### [Recorded data]
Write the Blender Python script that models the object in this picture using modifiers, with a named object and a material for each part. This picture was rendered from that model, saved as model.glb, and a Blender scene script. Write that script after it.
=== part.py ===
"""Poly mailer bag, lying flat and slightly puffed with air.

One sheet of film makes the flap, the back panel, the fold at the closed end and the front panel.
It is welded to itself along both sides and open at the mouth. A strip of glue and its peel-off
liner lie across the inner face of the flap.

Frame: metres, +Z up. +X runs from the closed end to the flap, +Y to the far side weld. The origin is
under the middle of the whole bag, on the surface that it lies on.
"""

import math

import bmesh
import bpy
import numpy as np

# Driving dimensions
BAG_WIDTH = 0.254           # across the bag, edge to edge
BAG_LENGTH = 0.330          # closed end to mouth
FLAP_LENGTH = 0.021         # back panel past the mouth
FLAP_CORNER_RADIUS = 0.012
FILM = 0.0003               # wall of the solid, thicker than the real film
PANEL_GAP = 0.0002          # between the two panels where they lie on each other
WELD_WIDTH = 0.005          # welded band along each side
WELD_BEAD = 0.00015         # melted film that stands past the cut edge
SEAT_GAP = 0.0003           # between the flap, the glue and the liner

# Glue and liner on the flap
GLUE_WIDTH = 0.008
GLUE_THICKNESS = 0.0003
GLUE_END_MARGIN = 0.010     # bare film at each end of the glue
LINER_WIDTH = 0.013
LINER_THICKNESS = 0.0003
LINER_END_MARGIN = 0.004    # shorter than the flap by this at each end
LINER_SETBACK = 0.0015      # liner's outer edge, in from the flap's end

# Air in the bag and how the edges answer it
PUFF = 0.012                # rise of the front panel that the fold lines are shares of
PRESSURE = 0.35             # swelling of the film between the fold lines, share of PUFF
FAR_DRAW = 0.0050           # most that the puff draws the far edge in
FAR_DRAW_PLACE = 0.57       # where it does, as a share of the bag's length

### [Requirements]
Transcribe the material above in its entirety. Match it exactly.

### [Written solution]
Write the Blender Python script that models the object in this picture using modifiers, with a named object and a material for each part. This picture was rendered from that model, saved as model.glb, and a Blender scene script. Write that script after it.
=== part.py ===
"""Poly mailer bag, lying flat and slightly puffed with air.

One sheet of film makes the flap, the back panel, the fold at the closed end and the front panel.
It is welded to itself along both sides and open at the mouth. A strip of glue and its peel-off
liner lie across the inner face of the flap.

Frame: metres, +Z up. +X runs from the closed end to the flap, +Y to the far side weld. The origin is
under the middle of the whole bag, on the surface that it lies on.
"""

import math

import bmesh
import bpy
import numpy as np

# Driving dimensions
BAG_WIDTH = 0.254           # across the bag, edge to edge
BAG_LENGTH = 0.330          # closed end to mouth
FLAP_LENGTH = 0.021         # back panel past the mouth
FLAP_CORNER_RADIUS = 0.012
FILM = 0.0003               # wall of the solid, thicker than the real film
PANEL_GAP = 0.0002          # between the two panels where they lie on each other
WELD_WIDTH = 0.005          # welded band along each side
WELD_BEAD = 0.00015         # melted film that stands past the cut edge
SEAT_GAP = 0.0003           # between the flap, the glue and the liner

# Glue and liner on the flap
GLUE_WIDTH = 0.008
GLUE_THICKNESS = 0.0003
GLUE_END_MARGIN = 0.010     # bare film at each end of the glue
LINER_WIDTH = 0.013
LINER_THICKNESS = 0.0003
LINER_END_MARGIN = 0.004    # shorter than the flap by this at each end
LINER_SETBACK = 0.0015      # liner's outer edge, in from the flap's end

# Air in the bag and how the edges answer it
PUFF = 0.012                # rise of the front panel that the fold lines are shares of
PRESSURE = 0.35             # swelling of the film between the fold lines, share of PUFF
FAR_DRAW = 0.0050           # most that the puff draws the far edge in
FAR_DRAW_PLACE = 0.57       # where it does, as a share of the bag's length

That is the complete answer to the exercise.